3D code data
** start **
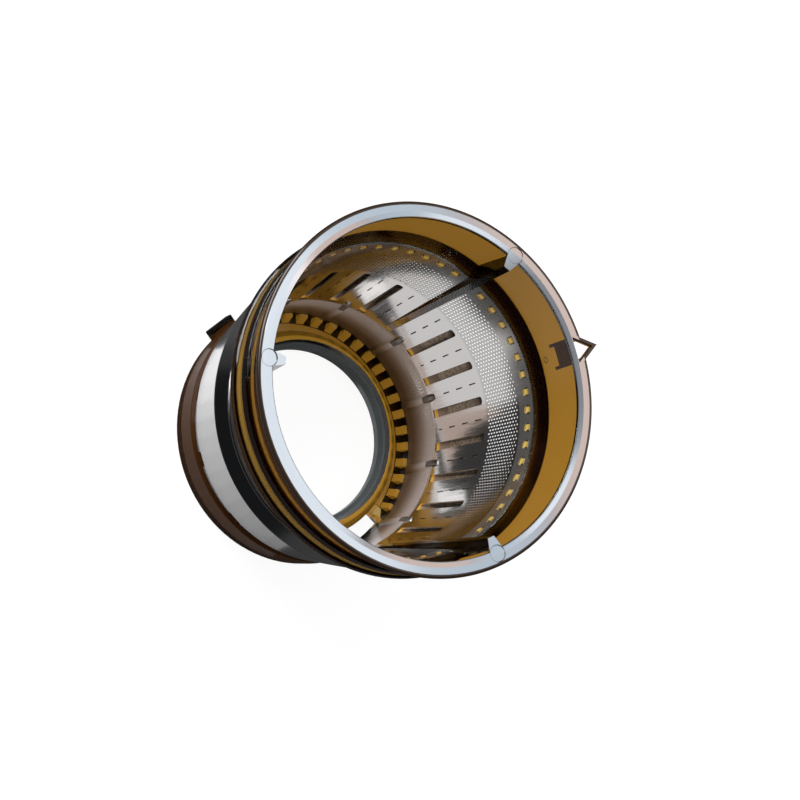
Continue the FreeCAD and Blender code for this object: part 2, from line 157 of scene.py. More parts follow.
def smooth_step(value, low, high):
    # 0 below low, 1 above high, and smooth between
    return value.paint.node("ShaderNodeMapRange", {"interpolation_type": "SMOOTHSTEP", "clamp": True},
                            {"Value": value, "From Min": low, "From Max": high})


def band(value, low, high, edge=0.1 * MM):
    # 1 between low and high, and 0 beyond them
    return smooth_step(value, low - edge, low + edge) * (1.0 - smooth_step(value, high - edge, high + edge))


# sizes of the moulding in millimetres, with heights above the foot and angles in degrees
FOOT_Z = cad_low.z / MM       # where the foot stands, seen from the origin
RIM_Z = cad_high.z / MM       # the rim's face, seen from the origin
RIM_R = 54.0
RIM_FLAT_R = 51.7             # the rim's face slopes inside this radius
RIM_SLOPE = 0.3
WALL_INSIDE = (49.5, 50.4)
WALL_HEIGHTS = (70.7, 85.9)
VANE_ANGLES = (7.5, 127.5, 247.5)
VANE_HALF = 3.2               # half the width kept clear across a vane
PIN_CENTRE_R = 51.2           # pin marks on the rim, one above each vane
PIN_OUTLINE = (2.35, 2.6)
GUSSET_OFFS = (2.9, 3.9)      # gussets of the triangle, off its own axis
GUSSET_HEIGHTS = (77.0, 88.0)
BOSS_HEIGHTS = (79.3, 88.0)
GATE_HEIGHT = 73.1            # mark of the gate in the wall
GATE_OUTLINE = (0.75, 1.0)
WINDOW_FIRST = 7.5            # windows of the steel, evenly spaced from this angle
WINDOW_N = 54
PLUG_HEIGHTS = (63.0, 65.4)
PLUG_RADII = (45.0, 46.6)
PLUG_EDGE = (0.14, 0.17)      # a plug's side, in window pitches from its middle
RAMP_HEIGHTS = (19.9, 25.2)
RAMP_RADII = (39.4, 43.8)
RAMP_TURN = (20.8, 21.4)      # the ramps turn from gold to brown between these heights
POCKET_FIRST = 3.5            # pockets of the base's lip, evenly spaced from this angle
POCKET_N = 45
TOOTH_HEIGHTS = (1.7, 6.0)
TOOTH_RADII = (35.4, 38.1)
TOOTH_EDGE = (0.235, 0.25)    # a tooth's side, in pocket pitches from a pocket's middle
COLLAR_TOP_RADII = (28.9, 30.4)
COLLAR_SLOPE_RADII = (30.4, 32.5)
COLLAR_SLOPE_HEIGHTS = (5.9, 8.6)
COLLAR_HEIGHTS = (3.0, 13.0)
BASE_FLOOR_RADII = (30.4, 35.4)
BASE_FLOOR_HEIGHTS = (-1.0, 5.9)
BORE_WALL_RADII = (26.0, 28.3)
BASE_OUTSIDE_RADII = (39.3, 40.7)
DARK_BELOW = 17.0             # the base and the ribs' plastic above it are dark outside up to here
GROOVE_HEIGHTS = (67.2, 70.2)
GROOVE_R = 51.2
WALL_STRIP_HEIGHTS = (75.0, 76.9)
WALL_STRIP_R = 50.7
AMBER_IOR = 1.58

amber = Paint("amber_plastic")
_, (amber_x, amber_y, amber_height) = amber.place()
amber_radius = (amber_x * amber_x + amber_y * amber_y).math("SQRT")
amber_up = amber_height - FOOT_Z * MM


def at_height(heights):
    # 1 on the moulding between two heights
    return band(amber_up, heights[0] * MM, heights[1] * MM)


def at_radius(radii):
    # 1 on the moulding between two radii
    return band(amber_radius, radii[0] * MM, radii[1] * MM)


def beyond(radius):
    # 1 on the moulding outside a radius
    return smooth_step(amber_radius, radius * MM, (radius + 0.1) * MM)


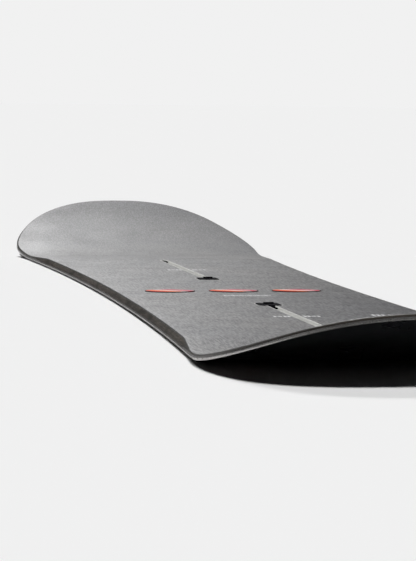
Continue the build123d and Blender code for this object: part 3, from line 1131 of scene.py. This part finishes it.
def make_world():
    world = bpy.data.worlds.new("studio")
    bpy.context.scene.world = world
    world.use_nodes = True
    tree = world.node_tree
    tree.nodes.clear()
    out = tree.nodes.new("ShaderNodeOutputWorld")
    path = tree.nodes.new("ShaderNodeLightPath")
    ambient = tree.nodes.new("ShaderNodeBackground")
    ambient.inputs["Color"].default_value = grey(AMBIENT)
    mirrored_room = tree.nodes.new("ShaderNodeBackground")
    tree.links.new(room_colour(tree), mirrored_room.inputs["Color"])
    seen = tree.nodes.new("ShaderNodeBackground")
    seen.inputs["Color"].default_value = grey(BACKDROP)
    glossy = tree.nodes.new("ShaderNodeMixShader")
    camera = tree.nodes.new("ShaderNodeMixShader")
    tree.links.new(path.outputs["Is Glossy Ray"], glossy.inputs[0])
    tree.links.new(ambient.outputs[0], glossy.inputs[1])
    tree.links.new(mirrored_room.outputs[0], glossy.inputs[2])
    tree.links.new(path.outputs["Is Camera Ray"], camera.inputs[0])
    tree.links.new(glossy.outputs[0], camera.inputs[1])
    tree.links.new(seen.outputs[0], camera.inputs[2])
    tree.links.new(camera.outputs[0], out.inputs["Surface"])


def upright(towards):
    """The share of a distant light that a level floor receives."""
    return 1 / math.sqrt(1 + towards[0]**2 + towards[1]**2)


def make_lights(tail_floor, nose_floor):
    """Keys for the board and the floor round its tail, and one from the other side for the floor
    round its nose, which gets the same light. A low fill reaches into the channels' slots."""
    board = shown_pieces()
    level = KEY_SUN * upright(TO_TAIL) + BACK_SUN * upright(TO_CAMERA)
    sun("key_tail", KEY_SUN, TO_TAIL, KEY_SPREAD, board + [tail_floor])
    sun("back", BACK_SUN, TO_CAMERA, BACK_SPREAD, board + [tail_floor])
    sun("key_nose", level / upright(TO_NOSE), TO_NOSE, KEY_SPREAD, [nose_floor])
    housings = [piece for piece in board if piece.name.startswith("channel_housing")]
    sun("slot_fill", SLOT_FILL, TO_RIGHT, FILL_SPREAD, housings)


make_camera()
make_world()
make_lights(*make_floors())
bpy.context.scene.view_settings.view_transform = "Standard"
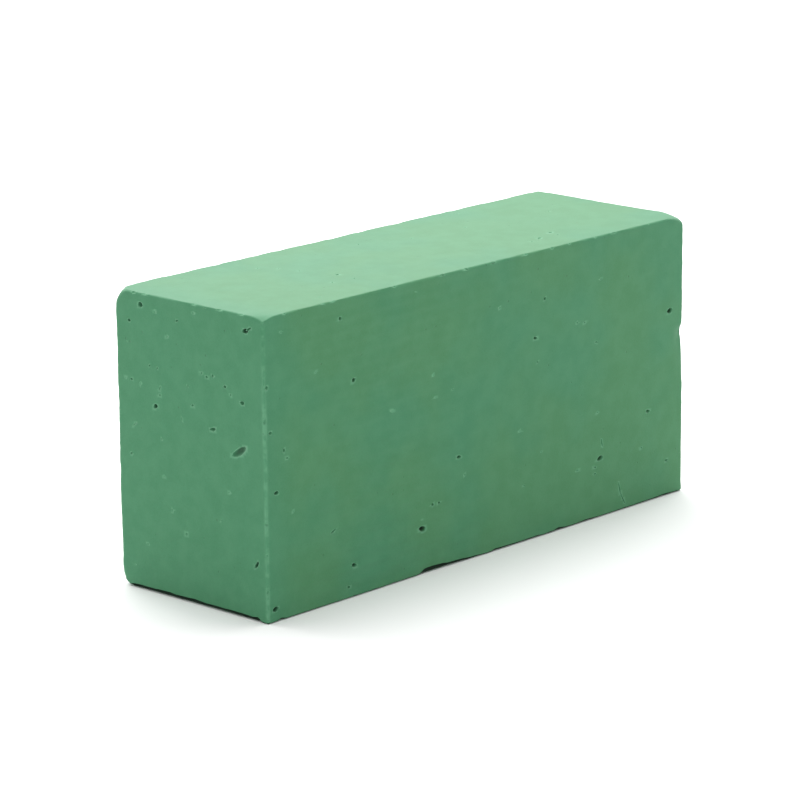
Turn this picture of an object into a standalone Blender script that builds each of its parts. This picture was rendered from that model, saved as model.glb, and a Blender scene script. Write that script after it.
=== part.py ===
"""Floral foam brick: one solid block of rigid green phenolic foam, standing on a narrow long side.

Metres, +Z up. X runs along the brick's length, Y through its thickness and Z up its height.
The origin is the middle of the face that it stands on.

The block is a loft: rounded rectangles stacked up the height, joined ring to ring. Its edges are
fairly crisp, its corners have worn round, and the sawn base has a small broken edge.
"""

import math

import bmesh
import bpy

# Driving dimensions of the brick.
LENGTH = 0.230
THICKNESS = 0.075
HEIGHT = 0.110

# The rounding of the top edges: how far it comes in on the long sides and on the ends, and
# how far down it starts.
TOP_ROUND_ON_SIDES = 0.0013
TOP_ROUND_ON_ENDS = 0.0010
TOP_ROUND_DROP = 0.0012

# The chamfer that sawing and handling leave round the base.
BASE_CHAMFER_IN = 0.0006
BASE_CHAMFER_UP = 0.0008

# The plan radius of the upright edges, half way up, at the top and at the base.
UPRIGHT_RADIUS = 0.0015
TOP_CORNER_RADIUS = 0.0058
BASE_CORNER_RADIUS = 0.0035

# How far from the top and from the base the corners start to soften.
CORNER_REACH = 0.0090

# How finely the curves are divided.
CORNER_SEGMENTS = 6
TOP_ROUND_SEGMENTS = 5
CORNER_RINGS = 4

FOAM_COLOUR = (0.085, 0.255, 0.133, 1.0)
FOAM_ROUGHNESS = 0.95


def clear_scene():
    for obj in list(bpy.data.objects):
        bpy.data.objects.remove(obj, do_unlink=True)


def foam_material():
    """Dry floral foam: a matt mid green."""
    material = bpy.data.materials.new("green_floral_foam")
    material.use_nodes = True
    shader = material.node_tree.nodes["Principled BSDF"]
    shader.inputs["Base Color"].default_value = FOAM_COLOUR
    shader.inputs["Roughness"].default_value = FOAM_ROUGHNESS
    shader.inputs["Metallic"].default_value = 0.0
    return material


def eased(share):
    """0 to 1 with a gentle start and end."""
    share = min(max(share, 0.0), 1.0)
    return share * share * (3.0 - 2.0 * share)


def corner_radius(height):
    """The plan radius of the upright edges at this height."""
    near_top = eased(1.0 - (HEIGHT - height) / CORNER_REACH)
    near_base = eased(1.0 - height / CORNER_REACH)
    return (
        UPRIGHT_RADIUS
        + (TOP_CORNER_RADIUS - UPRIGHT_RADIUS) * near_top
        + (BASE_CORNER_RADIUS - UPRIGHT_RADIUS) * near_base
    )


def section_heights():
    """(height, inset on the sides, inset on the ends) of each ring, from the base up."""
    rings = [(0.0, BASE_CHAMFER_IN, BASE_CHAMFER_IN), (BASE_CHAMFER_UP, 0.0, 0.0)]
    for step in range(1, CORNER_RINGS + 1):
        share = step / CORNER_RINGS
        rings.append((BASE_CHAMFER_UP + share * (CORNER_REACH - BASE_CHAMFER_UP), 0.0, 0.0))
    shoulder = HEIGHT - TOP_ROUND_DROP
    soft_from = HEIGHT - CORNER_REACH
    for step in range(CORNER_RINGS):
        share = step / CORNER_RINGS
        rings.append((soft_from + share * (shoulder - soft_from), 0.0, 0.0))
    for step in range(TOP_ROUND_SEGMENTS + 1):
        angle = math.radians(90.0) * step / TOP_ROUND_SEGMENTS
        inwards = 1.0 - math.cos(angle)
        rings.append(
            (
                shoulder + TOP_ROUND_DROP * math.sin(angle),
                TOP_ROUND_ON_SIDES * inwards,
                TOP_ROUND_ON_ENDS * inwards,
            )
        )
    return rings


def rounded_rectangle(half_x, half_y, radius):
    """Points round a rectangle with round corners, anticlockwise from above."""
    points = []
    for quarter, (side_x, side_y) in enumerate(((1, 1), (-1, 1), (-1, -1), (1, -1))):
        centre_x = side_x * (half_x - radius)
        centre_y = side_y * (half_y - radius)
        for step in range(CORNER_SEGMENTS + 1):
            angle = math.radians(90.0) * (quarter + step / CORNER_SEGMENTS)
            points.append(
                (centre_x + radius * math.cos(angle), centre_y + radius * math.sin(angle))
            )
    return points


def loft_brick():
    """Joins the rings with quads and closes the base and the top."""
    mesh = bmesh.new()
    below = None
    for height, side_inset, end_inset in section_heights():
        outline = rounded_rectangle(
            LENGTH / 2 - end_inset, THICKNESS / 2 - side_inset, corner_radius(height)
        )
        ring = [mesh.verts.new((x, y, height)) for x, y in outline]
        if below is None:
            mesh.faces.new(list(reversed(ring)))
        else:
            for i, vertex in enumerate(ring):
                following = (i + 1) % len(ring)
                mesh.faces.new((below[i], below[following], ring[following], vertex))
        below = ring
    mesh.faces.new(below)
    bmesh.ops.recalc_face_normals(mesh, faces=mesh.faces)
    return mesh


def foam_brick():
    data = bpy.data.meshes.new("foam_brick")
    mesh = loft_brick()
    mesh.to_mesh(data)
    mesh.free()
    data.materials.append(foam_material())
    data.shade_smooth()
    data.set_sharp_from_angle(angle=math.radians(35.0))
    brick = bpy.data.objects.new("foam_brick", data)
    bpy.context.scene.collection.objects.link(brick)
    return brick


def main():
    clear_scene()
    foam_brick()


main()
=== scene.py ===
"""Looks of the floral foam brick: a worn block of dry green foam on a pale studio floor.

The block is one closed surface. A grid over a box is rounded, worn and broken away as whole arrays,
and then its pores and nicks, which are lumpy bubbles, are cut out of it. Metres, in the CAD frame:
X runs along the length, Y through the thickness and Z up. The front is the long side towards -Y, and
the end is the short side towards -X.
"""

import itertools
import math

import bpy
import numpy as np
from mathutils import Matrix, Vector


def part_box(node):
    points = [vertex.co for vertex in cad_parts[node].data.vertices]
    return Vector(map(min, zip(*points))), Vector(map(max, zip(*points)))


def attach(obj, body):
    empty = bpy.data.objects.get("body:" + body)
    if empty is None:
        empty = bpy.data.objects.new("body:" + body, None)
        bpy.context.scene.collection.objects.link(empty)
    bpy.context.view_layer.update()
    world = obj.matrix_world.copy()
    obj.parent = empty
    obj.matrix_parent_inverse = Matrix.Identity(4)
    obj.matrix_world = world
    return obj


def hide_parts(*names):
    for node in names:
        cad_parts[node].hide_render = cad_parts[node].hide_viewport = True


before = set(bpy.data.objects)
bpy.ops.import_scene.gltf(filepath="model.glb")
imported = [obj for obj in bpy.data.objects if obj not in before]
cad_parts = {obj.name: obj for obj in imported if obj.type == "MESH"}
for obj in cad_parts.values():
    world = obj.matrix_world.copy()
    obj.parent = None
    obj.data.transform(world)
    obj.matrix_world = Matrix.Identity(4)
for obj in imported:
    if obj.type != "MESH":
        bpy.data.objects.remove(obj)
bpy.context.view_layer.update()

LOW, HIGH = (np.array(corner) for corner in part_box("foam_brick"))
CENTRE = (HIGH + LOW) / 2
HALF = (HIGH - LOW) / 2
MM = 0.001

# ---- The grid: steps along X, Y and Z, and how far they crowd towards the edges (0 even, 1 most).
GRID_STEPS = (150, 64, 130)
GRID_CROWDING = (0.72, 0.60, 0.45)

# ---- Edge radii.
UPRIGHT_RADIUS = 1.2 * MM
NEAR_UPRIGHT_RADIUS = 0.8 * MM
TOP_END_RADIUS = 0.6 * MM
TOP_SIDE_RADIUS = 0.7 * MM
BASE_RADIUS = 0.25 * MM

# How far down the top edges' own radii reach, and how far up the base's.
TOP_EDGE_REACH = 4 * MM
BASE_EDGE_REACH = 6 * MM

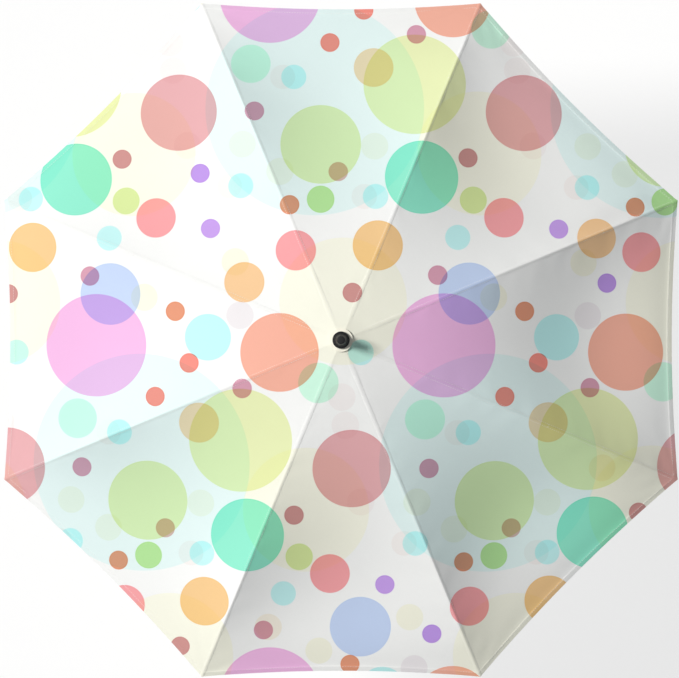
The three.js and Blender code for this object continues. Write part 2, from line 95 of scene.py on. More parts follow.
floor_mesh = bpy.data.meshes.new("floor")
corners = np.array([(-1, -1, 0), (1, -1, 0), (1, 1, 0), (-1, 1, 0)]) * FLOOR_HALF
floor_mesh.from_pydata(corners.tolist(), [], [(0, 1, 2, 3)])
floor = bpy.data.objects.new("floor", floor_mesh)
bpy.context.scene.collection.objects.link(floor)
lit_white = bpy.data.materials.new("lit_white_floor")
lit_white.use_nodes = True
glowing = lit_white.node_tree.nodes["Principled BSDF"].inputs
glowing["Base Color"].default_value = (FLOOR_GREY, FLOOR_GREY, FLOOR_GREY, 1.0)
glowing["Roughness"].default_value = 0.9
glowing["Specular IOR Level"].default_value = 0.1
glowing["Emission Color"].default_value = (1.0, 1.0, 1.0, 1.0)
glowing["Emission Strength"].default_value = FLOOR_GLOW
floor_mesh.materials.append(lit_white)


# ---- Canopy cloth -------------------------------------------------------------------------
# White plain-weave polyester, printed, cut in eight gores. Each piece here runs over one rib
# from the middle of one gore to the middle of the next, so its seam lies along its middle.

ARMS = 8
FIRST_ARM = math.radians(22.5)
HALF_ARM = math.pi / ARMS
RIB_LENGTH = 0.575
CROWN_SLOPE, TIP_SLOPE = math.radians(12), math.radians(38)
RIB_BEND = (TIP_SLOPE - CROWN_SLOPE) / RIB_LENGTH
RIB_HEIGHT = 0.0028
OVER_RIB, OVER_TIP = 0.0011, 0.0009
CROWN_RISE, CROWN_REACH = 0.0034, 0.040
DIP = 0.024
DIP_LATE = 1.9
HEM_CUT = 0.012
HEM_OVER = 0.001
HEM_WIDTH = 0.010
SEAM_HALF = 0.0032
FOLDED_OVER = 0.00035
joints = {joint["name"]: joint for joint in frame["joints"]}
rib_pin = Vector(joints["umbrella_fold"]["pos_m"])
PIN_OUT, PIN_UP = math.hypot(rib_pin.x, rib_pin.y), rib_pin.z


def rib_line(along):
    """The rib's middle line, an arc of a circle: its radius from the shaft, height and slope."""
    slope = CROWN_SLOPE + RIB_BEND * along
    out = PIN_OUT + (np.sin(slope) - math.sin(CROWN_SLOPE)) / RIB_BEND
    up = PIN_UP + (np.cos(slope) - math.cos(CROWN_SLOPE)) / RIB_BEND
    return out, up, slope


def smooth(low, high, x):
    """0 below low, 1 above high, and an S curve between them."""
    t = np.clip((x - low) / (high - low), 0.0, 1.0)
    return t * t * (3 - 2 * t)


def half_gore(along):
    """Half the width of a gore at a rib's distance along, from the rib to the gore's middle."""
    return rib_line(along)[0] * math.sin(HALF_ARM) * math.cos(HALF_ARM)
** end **
Task statement: Set down the lines above as they stand, starting with the first line and ending with the line that contains "return smooth_step(value, low".

Solution to this exercise:
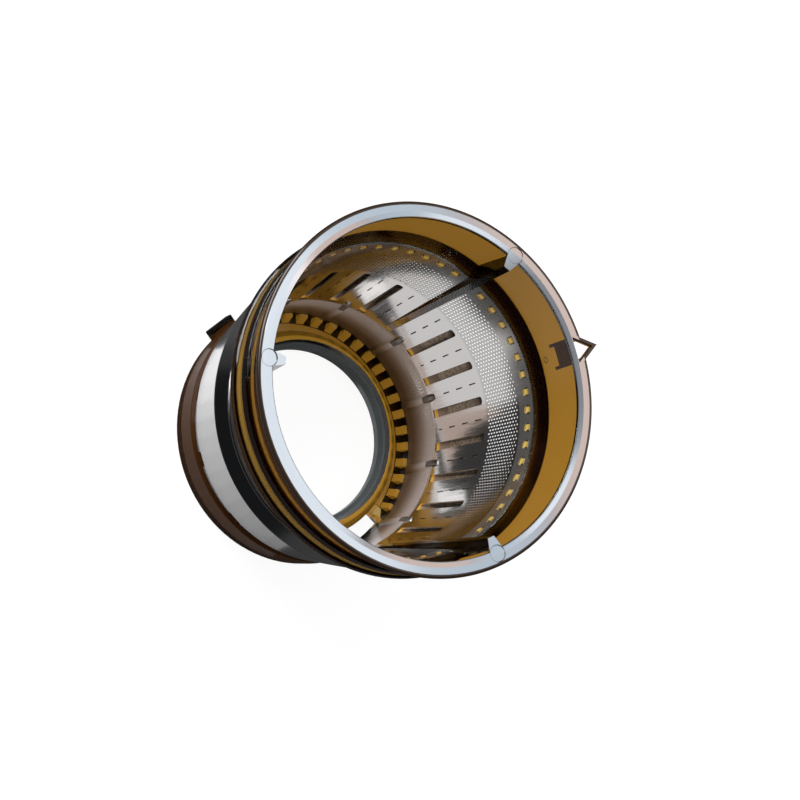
Continue the FreeCAD and Blender code for this object: part 2, from line 157 of scene.py. More parts follow.
def smooth_step(value, low, high):
    # 0 below low, 1 above high, and smooth between
    return value.paint.node("ShaderNodeMapRange", {"interpolation_type": "SMOOTHSTEP", "clamp": True},
                            {"Value": value, "From Min": low, "From Max": high})


def band(value, low, high, edge=0.1 * MM):
    # 1 between low and high, and 0 beyond them
    return smooth_step(value, low - edge, low + edge) * (1.0 - smooth_step(value, high - edge, high + edge))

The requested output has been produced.